## TASK TO COMPLETE:
Reproduce all of the data word for word.

::: INPUT

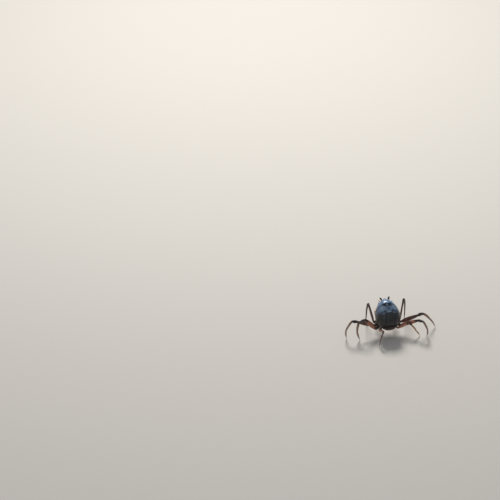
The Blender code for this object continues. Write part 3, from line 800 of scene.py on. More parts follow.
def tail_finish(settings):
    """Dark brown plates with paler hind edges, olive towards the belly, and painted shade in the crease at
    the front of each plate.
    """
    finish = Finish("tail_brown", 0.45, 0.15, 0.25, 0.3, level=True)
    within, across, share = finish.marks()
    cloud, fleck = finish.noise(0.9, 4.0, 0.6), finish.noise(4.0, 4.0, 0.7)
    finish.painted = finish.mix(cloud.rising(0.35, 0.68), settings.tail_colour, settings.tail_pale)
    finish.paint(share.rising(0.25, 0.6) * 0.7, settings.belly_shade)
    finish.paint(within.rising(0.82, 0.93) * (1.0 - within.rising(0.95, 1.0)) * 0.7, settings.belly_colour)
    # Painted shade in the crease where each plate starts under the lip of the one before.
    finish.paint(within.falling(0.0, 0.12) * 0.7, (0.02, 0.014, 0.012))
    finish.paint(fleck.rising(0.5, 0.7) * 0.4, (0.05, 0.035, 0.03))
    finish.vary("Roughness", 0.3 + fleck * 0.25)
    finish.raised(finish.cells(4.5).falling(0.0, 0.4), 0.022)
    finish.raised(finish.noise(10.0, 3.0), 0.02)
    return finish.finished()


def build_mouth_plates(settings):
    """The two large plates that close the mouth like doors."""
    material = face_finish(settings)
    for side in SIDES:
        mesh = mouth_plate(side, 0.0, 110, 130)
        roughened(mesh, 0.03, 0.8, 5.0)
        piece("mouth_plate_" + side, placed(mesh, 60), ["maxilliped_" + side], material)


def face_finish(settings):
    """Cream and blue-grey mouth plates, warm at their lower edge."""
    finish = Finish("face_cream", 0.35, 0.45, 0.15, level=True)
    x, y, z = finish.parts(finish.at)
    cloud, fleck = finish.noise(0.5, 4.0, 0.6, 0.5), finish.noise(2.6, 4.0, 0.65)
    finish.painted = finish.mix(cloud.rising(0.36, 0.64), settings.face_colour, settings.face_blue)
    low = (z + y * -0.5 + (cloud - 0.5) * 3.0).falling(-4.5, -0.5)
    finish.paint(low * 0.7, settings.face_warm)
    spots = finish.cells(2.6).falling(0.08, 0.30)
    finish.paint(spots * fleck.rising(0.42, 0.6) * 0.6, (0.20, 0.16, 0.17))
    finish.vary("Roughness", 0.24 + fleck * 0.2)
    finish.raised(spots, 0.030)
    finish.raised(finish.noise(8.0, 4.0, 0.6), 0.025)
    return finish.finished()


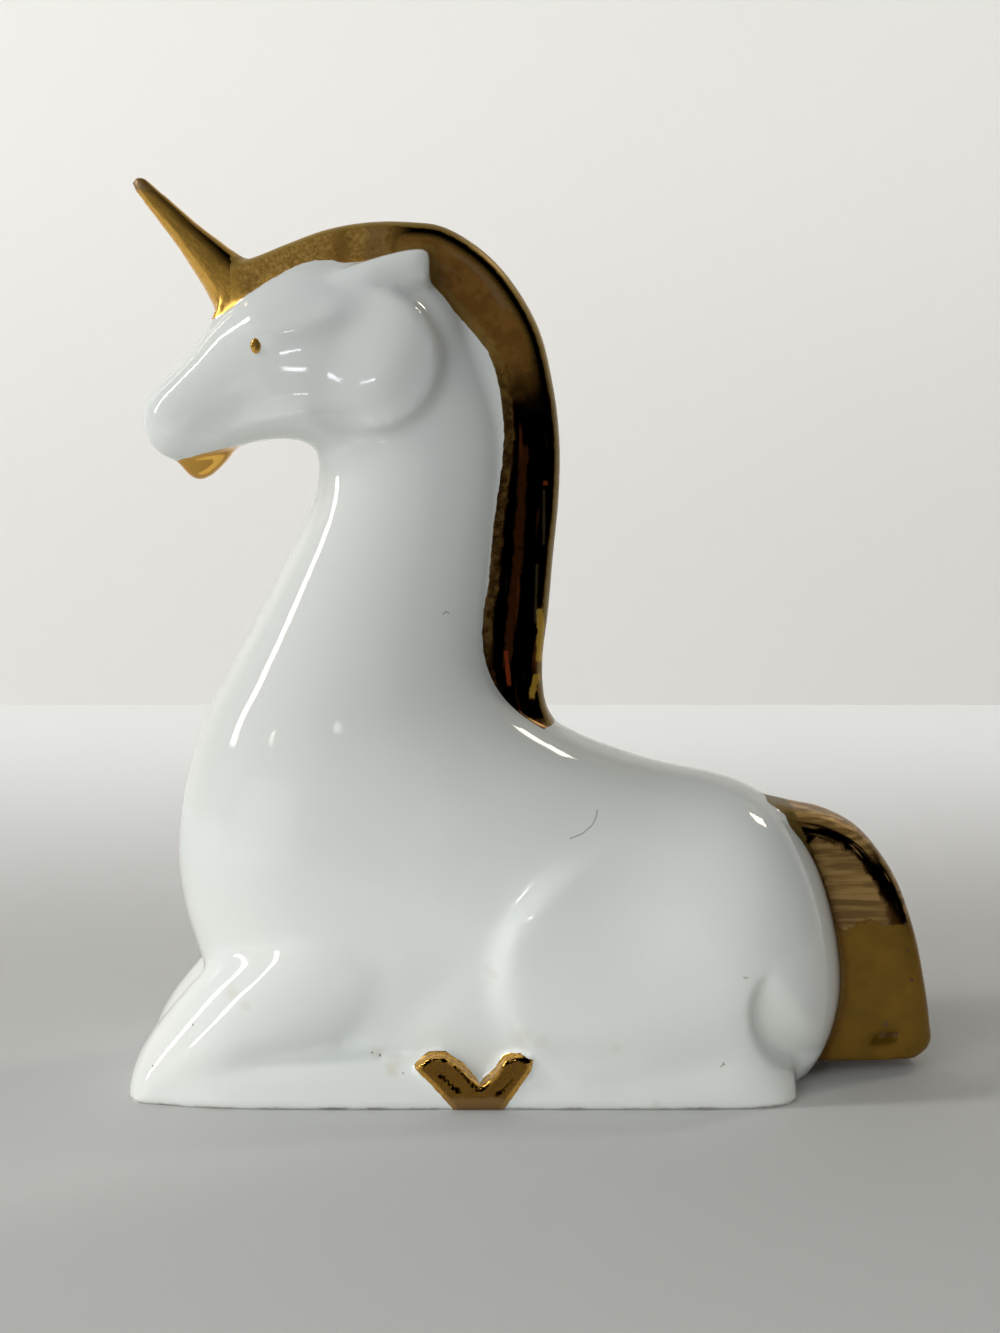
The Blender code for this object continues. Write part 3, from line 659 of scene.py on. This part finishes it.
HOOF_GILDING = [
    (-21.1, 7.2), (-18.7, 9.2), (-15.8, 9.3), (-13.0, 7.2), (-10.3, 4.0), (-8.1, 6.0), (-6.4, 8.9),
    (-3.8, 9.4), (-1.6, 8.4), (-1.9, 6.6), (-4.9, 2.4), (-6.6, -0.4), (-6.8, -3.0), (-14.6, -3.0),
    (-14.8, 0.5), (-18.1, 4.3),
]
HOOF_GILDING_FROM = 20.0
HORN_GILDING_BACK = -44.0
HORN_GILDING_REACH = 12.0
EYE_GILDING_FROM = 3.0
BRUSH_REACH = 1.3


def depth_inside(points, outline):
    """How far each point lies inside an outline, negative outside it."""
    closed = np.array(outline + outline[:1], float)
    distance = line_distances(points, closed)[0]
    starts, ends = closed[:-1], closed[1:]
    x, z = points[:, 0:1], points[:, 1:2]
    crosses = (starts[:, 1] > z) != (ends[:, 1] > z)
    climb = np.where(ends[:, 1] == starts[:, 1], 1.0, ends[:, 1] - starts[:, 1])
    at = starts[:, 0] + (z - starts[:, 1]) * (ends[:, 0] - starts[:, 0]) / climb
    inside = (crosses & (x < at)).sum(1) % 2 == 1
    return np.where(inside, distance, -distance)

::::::

## SOLUTION:
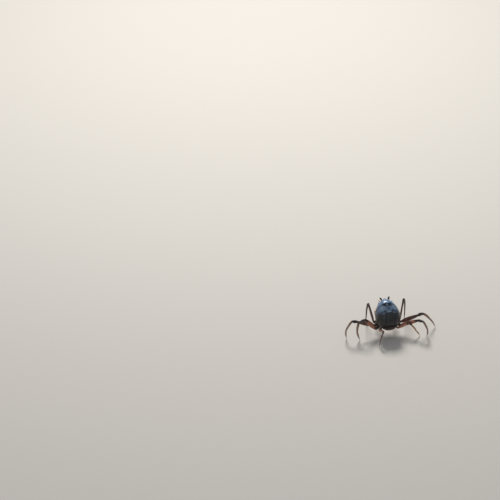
The Blender code for this object continues. Write part 3, from line 800 of scene.py on. More parts follow.
def tail_finish(settings):
    """Dark brown plates with paler hind edges, olive towards the belly, and painted shade in the crease at
    the front of each plate.
    """
    finish = Finish("tail_brown", 0.45, 0.15, 0.25, 0.3, level=True)
    within, across, share = finish.marks()
    cloud, fleck = finish.noise(0.9, 4.0, 0.6), finish.noise(4.0, 4.0, 0.7)
    finish.painted = finish.mix(cloud.rising(0.35, 0.68), settings.tail_colour, settings.tail_pale)
    finish.paint(share.rising(0.25, 0.6) * 0.7, settings.belly_shade)
    finish.paint(within.rising(0.82, 0.93) * (1.0 - within.rising(0.95, 1.0)) * 0.7, settings.belly_colour)
    # Painted shade in the crease where each plate starts under the lip of the one before.
    finish.paint(within.falling(0.0, 0.12) * 0.7, (0.02, 0.014, 0.012))
    finish.paint(fleck.rising(0.5, 0.7) * 0.4, (0.05, 0.035, 0.03))
    finish.vary("Roughness", 0.3 + fleck * 0.25)
    finish.raised(finish.cells(4.5).falling(0.0, 0.4), 0.022)
    finish.raised(finish.noise(10.0, 3.0), 0.02)
    return finish.finished()


def build_mouth_plates(settings):
    """The two large plates that close the mouth like doors."""
    material = face_finish(settings)
    for side in SIDES:
        mesh = mouth_plate(side, 0.0, 110, 130)
        roughened(mesh, 0.03, 0.8, 5.0)
        piece("mouth_plate_" + side, placed(mesh, 60), ["maxilliped_" + side], material)


def face_finish(settings):
    """Cream and blue-grey mouth plates, warm at their lower edge."""
    finish = Finish("face_cream", 0.35, 0.45, 0.15, level=True)
    x, y, z = finish.parts(finish.at)
    cloud, fleck = finish.noise(0.5, 4.0, 0.6, 0.5), finish.noise(2.6, 4.0, 0.65)
    finish.painted = finish.mix(cloud.rising(0.36, 0.64), settings.face_colour, settings.face_blue)
    low = (z + y * -0.5 + (cloud - 0.5) * 3.0).falling(-4.5, -0.5)
    finish.paint(low * 0.7, settings.face_warm)
    spots = finish.cells(2.6).falling(0.08, 0.30)
    finish.paint(spots * fleck.rising(0.42, 0.6) * 0.6, (0.20, 0.16, 0.17))
    finish.vary("Roughness", 0.24 + fleck * 0.2)
    finish.raised(spots, 0.030)
    finish.raised(finish.noise(8.0, 4.0, 0.6), 0.025)
    return finish.finished()


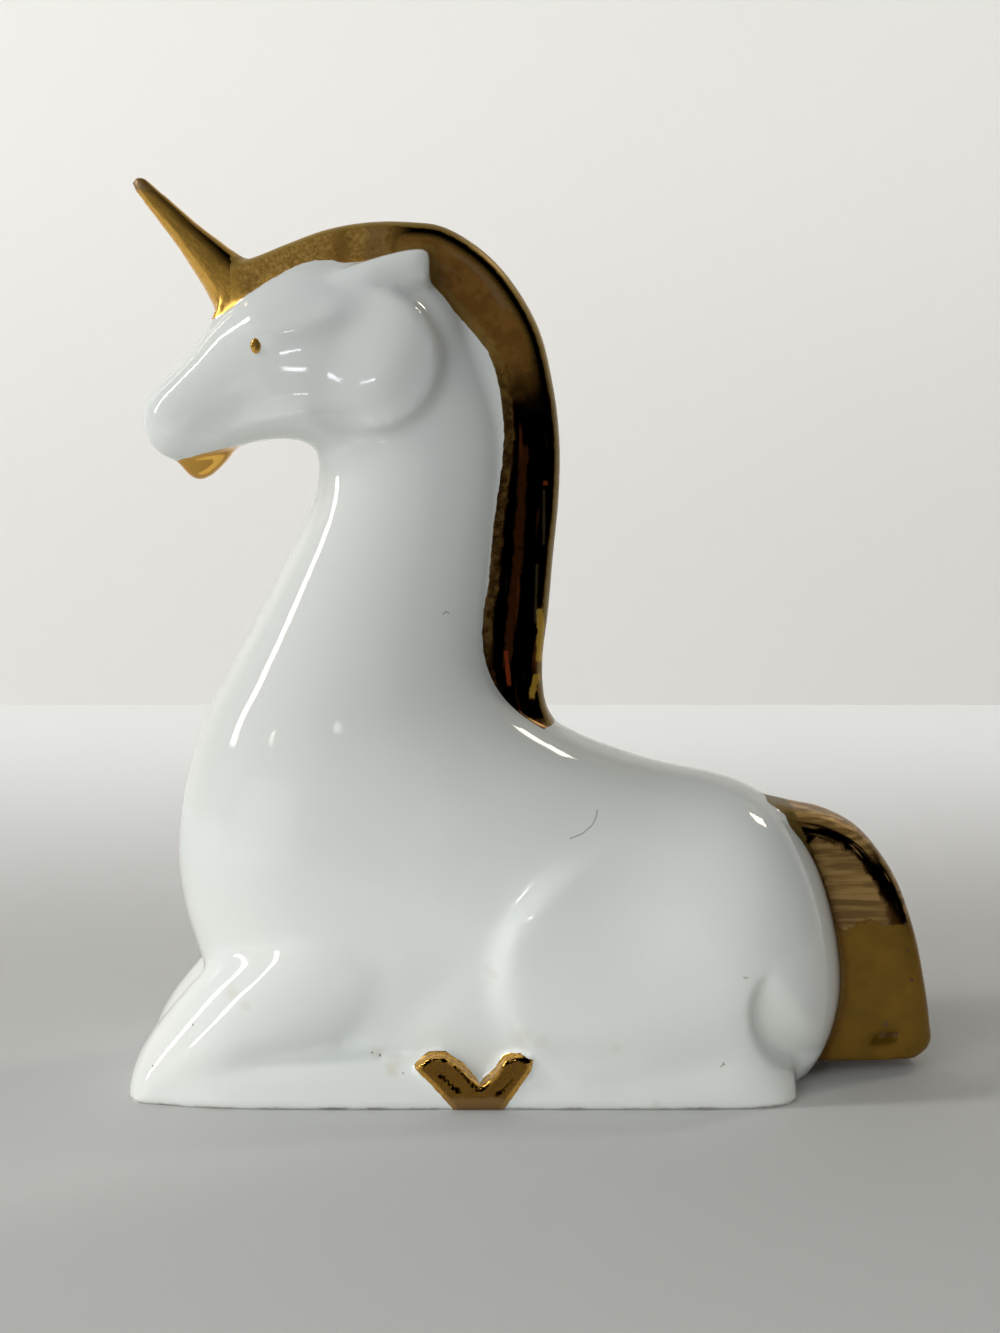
The Blender code for this object continues. Write part 3, from line 659 of scene.py on. This part finishes it.
HOOF_GILDING = [
    (-21.1, 7.2), (-18.7, 9.2), (-15.8, 9.3), (-13.0, 7.2), (-10.3, 4.0), (-8.1, 6.0), (-6.4, 8.9),
    (-3.8, 9.4), (-1.6, 8.4), (-1.9, 6.6), (-4.9, 2.4), (-6.6, -0.4), (-6.8, -3.0), (-14.6, -3.0),
    (-14.8, 0.5), (-18.1, 4.3),
]
HOOF_GILDING_FROM = 20.0
HORN_GILDING_BACK = -44.0
HORN_GILDING_REACH = 12.0
EYE_GILDING_FROM = 3.0
BRUSH_REACH = 1.3


def depth_inside(points, outline):
    """How far each point lies inside an outline, negative outside it."""
    closed = np.array(outline + outline[:1], float)
    distance = line_distances(points, closed)[0]
    starts, ends = closed[:-1], closed[1:]
    x, z = points[:, 0:1], points[:, 1:2]
    crosses = (starts[:, 1] > z) != (ends[:, 1] > z)
    climb = np.where(ends[:, 1] == starts[:, 1], 1.0, ends[:, 1] - starts[:, 1])
    at = starts[:, 0] + (z - starts[:, 1]) * (ends[:, 0] - starts[:, 0]) / climb
    inside = (crosses & (x < at)).sum(1) % 2 == 1
    return np.where(inside, distance, -distance)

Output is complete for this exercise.